Saturday, May 9, 2015

Only one person in the world loves me. I've lost my child and everyone I know actually hates me. I never should have been born and I think it's time for me to just give up. SuicideWatch

I can't take it anymore. I'm so tired.

I lost my child 8 years ago, his dad took him away and then treated me like shit, tried to stop me from seeing him, succeeded in stopping me from seeing him. He took him and moved hundreds of miles away. And I had no family or anyone to help me.

Then I became homeless after the person I was living with held me hostage in our apartment after a drug binge.

That fucking sentence is fucking true. Jesus fucking christ, how can I survive all this shit that keeps happening to me?

I later found out I had lost the visa for the country I was living in. Where my son is. I worked illegally at whatever jobs I could find, and slept on my friends floor for three months.

I slept on a floor for three months. I got offered a job but couldn't take it because of my visa status, so I kept working illegally and sleeping on the floor. and my son's father kept coming after me for money. I was sleeping on the floor and working illegally. When I would see my son I would buy him things and go to nice places just so we could have some time together and he wouldn't see the horribleness of where I was living. But he saw. He saw it all.

Then I got evicted from the floor. I had to move to a house with no working refrigerator, where there were drunk people coming and going at all hours because. I had to leave my friend's floor/house because her mother was coming over. And I was a burden. I had no one. I should have killed myself then.

But I didn't.

I lost my child. My son's father kept hounding me for money, and I was sleeping on people's floors and working illegal jobs.

I lost my child. And my life. but i just kept trying to keep from falling apart. This lasted for years. It hasn't stopped.

My son's father has hated me the entire time he's known me. When our son was a baby, he told me he wanted me to start paying for my own food, which I thought was really bizarre. I thought he wanted to marry me and have a baby. Because that's what he said. But I didn't see it was a lie.

Everyone lies to me.

All he ever wanted me to do was kill myself. That's all he ever wanted me to do. now my child won't speak ot me, he's thousands of miles away and his dad hijacked his skype and email and pretended to be him. I even have the screenshots! He came on my son's skype and pretended to be him!

Why am I not dead yet? Why am I still alive.

His dad has always hated me. He even sent me a message telling me that he never wanted to marry me and never wanted to have our child! He lied to me the whole time. He had bipolar and I thought he was okay but he was just pretending the whole time, the entire time we were together.

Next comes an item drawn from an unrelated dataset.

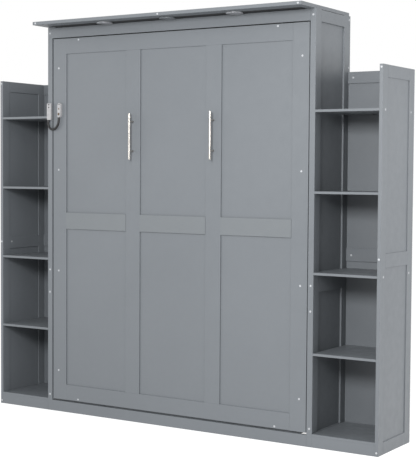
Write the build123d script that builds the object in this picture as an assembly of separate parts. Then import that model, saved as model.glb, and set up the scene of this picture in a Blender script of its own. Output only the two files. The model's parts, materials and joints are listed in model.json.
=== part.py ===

I"m remarried now. And he's the nicest guy in the world and he doesn't deserve this shit. But I"m too weak, I'm too weak to be alive. I couldn't even leave the house six months ago. but i'm too weak to survive this shit.

and I want to die now.

i'm utterly useless. I can't work because of depression, but that's not a 'real' disability so everyone hates me.

And I hate myself, too.

It's all caught up with me. I can't take it anymore. I can't take the pain anymore. I"m not supposed to be here.

I was sleeping on my friend's floor for 3 months.

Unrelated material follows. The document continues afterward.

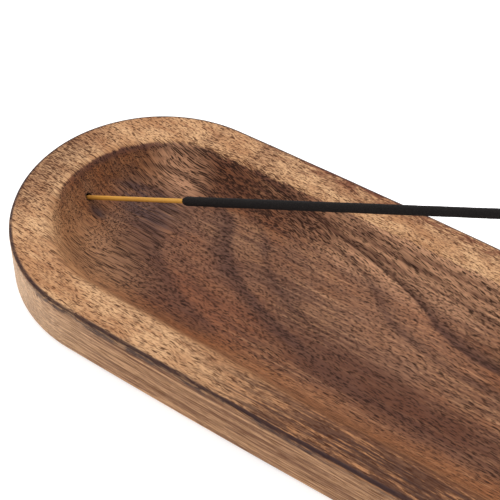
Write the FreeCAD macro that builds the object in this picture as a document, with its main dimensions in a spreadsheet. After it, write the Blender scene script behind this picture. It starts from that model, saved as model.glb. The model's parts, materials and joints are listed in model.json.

when my son came to visit I had to take him to the park down teh road because I didn't have a real house. And I want to ki, actually, I just want to die.

But my husband loves me, and I"m so confused.

I'm such a burden to him.

I woke up this morning and for a split second, I thought it was my son's father in the kitchen.

He hated me the entire time we were together and when we split he took my child. I had nothing. I had no ID, no drivers license, no passport, no bank account and a job that paid barely enough to cover the babysitter. So i let him take my child. and he went hundreds of miles away and i couldn't stop him and he said I couldn't come near him.

He took my child and moved hundreds of miles away, and told me to stay away. I didn't kill myself then,

I didn't kill myself then

but i want to kill myself now.

I hate this world. It's too evil and I"m too weak to fight it.

what sucks is I'm religious. I'm just too weak and broken to live anymore.

everyone I know betrays me. everyone I know hates me. everyone I know thinks I'm a burden, everyone I know thinks I'm scum and they have no idea what I've been through.

and my family is for shit.

absolute shite.

my husband is the nicest man you'll ever know, but I'm not strong enough to be in this world anymore. I can't stand the hatred. I can't stand the pain.

I've been running from these memories but something always happens. and my son's father won. and I think dying is the best idea. because I"m nothing, I'm scum. I"m too weak to be alive.

I'm just too weak. The only thing that gives me comfort is telling the truth about this.

I HATE myself. I just want to slip away. everyone betrays me. and i'm too weak to fight this world.

and i'm trying to figure out how to do it so it looks like an accident but jesus fucking christ I can't hurt my husband like that.

I feel like i'm in a coma and everyone just needs to say goodbye and let me get off life support.